-- What you will do --
Retype everything from the line that contains "for name, build" down to the line that contains "record = json.load(file)", inclusive, without altering or adding anything.

-- Source data --

[START]

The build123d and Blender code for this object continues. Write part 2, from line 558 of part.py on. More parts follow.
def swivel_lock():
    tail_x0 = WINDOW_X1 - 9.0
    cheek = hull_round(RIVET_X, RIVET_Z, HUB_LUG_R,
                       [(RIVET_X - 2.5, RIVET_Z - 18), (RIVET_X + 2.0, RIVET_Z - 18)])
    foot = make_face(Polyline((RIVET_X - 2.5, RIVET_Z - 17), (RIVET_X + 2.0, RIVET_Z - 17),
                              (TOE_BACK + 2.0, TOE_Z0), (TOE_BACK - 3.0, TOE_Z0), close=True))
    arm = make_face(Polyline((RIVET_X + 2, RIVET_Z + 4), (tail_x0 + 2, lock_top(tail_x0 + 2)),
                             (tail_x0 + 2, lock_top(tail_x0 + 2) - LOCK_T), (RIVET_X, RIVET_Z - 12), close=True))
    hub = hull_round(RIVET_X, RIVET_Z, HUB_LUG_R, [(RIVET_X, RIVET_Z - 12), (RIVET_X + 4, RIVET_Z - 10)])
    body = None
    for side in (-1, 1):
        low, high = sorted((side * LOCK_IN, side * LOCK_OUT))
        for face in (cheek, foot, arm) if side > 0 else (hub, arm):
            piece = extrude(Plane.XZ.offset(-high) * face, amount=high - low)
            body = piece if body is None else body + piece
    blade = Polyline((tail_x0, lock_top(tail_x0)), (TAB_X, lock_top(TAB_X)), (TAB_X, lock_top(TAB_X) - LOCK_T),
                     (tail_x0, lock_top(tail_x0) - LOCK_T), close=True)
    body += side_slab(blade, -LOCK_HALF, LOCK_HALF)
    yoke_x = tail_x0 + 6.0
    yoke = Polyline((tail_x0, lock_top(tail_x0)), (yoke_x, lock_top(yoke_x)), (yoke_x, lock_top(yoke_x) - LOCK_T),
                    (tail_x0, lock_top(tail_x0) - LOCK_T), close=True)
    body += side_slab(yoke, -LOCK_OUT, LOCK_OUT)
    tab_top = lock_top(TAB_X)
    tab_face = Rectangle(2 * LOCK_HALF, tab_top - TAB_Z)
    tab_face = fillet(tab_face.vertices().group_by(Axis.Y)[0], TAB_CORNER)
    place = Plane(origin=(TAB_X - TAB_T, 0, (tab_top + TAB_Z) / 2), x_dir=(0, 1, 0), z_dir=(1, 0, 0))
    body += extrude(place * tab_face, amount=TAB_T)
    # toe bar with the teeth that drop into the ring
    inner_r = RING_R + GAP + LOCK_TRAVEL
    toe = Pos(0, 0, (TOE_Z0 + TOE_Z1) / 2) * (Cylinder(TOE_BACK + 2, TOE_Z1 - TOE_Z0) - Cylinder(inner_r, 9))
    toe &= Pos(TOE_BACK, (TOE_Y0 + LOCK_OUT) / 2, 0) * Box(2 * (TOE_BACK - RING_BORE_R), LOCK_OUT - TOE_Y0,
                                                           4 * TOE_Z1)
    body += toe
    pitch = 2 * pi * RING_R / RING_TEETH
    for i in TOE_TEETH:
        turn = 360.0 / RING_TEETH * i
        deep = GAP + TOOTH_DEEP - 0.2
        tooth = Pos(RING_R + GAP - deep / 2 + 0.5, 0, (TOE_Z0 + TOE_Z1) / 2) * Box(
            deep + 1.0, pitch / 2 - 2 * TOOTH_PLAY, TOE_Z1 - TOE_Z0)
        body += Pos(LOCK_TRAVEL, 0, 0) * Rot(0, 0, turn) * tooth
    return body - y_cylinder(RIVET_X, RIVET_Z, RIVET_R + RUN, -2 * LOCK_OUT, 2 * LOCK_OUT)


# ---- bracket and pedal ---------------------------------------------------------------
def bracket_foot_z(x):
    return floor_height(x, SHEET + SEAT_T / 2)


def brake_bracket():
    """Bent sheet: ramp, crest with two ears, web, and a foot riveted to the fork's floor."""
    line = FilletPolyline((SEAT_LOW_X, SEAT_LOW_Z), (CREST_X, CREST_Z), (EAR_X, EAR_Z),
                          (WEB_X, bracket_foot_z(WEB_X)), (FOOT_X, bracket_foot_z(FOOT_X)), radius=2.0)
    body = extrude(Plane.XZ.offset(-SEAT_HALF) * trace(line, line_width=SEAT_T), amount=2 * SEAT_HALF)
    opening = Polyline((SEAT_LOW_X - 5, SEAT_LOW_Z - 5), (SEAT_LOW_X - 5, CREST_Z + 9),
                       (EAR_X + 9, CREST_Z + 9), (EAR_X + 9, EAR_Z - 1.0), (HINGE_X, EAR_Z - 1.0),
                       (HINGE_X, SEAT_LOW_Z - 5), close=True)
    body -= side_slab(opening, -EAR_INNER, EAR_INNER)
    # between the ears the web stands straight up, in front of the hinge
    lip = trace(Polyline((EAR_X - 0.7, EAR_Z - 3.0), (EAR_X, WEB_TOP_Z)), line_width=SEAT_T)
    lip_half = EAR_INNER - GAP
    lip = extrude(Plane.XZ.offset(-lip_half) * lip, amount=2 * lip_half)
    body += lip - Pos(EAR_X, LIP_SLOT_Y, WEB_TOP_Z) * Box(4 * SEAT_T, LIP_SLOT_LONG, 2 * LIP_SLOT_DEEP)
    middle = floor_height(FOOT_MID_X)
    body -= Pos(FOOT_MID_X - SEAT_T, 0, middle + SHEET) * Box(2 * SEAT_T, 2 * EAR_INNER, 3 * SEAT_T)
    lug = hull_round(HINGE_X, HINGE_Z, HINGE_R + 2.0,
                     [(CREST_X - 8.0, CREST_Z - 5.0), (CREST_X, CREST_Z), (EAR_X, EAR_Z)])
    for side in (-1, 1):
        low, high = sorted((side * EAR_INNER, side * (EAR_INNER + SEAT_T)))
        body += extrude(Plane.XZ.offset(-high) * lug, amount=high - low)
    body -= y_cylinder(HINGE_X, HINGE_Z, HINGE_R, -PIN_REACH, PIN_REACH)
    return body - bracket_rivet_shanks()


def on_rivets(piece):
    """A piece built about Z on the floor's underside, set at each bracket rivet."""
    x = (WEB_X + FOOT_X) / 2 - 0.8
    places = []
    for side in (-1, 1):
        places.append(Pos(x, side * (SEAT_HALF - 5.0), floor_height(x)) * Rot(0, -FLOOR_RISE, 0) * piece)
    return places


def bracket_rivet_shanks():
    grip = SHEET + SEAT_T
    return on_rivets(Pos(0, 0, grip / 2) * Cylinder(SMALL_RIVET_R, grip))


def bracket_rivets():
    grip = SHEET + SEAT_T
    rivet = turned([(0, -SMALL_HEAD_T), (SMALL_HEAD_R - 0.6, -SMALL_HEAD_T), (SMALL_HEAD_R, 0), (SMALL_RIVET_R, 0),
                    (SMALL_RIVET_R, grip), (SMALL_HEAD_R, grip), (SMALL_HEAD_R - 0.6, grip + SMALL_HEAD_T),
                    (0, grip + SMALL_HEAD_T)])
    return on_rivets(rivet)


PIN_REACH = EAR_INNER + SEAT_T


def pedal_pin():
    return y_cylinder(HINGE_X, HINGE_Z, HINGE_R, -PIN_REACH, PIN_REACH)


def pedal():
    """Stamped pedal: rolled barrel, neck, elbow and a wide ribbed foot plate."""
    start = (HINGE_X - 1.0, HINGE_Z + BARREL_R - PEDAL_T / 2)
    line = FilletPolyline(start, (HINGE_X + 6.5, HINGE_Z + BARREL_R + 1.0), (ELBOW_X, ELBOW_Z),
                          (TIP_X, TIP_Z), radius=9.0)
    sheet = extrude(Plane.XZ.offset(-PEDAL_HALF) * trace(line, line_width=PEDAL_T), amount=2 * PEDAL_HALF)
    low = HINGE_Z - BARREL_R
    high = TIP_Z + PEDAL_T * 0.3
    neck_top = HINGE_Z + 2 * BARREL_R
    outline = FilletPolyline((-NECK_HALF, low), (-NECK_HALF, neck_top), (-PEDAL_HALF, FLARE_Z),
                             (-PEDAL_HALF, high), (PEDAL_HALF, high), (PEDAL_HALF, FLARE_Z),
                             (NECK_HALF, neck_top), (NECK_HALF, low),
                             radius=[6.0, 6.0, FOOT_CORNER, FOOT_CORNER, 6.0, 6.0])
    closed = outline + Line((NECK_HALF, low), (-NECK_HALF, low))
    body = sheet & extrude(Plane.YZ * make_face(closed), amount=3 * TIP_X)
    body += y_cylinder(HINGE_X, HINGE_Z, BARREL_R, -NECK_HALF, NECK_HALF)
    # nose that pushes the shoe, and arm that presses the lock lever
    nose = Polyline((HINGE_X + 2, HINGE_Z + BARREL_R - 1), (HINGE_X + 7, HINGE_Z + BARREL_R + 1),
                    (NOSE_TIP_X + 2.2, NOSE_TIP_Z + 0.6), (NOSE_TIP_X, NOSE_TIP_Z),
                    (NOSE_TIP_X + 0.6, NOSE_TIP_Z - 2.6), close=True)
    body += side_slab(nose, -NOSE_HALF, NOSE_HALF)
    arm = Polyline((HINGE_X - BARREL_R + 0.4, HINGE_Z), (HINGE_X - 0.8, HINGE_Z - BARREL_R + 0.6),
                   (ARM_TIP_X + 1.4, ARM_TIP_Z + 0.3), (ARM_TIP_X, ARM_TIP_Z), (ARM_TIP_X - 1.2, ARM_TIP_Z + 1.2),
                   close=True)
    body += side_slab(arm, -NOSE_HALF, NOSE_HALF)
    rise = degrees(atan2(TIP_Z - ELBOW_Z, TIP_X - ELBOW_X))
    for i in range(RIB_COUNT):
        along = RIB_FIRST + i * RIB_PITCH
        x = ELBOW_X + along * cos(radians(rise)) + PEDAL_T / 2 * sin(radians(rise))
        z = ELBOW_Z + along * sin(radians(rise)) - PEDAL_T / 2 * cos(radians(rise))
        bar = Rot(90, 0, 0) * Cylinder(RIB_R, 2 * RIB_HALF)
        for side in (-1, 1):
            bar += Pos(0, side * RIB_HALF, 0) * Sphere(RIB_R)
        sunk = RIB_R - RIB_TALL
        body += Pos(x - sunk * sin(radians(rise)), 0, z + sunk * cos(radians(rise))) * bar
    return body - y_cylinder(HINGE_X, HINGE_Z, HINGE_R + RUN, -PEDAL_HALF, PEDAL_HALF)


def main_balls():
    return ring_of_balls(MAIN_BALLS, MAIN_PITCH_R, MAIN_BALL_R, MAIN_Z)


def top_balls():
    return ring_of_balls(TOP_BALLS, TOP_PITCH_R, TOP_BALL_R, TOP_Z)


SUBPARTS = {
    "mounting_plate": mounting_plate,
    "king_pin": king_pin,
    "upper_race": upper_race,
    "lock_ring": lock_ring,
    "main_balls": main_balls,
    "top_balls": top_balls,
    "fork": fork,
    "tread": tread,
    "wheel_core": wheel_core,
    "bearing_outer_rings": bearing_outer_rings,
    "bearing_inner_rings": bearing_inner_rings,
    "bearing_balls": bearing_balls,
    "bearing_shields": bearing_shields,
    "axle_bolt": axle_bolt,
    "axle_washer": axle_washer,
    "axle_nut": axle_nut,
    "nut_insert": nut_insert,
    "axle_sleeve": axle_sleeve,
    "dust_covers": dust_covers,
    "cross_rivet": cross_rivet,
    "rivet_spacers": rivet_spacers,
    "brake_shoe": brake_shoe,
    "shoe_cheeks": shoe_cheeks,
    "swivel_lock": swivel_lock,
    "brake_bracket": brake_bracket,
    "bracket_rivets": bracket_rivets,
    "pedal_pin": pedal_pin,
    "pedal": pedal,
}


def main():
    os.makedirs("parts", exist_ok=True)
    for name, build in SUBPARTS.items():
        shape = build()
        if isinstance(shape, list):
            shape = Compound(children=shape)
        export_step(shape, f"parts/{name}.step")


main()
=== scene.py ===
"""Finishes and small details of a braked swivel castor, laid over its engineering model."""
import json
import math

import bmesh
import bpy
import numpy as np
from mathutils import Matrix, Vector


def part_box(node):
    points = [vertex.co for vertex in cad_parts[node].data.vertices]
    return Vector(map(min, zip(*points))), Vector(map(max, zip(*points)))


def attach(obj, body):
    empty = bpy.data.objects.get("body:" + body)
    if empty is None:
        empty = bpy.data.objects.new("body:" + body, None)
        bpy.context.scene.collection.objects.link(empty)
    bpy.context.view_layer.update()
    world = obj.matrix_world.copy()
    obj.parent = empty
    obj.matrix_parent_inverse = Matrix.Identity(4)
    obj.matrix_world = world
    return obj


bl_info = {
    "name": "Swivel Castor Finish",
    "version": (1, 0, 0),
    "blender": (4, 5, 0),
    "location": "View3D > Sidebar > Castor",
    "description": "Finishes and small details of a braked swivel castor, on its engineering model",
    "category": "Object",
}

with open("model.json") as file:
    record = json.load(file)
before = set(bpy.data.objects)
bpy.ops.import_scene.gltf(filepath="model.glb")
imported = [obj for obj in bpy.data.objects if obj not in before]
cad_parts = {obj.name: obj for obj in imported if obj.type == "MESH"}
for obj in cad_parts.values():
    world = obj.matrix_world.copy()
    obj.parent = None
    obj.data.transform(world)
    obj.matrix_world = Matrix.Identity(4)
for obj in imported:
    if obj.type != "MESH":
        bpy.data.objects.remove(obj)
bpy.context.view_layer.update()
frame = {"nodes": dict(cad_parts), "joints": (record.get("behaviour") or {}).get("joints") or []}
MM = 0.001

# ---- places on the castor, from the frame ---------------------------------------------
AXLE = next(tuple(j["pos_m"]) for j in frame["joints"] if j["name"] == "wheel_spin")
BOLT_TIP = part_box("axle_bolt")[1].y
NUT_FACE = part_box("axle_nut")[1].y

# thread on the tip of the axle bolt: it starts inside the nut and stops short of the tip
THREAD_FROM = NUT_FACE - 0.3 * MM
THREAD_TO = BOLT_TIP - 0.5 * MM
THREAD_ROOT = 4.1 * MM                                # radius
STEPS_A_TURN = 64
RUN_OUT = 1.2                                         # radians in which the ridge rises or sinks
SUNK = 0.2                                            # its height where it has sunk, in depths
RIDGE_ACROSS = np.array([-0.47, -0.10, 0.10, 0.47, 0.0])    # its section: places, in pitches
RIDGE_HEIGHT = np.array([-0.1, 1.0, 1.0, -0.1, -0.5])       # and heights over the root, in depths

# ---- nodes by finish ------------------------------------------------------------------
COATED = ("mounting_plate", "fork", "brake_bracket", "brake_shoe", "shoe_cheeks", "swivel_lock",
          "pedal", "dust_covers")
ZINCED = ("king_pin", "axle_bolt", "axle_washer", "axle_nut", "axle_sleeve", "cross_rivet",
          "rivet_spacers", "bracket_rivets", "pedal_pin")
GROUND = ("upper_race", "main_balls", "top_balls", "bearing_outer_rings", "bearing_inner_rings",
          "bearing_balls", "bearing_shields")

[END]

-- Reply to the exercise --
    for name, build in SUBPARTS.items():
        shape = build()
        if isinstance(shape, list):
            shape = Compound(children=shape)
        export_step(shape, f"parts/{name}.step")


main()
=== scene.py ===
"""Finishes and small details of a braked swivel castor, laid over its engineering model."""
import json
import math

import bmesh
import bpy
import numpy as np
from mathutils import Matrix, Vector


def part_box(node):
    points = [vertex.co for vertex in cad_parts[node].data.vertices]
    return Vector(map(min, zip(*points))), Vector(map(max, zip(*points)))


def attach(obj, body):
    empty = bpy.data.objects.get("body:" + body)
    if empty is None:
        empty = bpy.data.objects.new("body:" + body, None)
        bpy.context.scene.collection.objects.link(empty)
    bpy.context.view_layer.update()
    world = obj.matrix_world.copy()
    obj.parent = empty
    obj.matrix_parent_inverse = Matrix.Identity(4)
    obj.matrix_world = world
    return obj


bl_info = {
    "name": "Swivel Castor Finish",
    "version": (1, 0, 0),
    "blender": (4, 5, 0),
    "location": "View3D > Sidebar > Castor",
    "description": "Finishes and small details of a braked swivel castor, on its engineering model",
    "category": "Object",
}

with open("model.json") as file:
    record = json.load(file)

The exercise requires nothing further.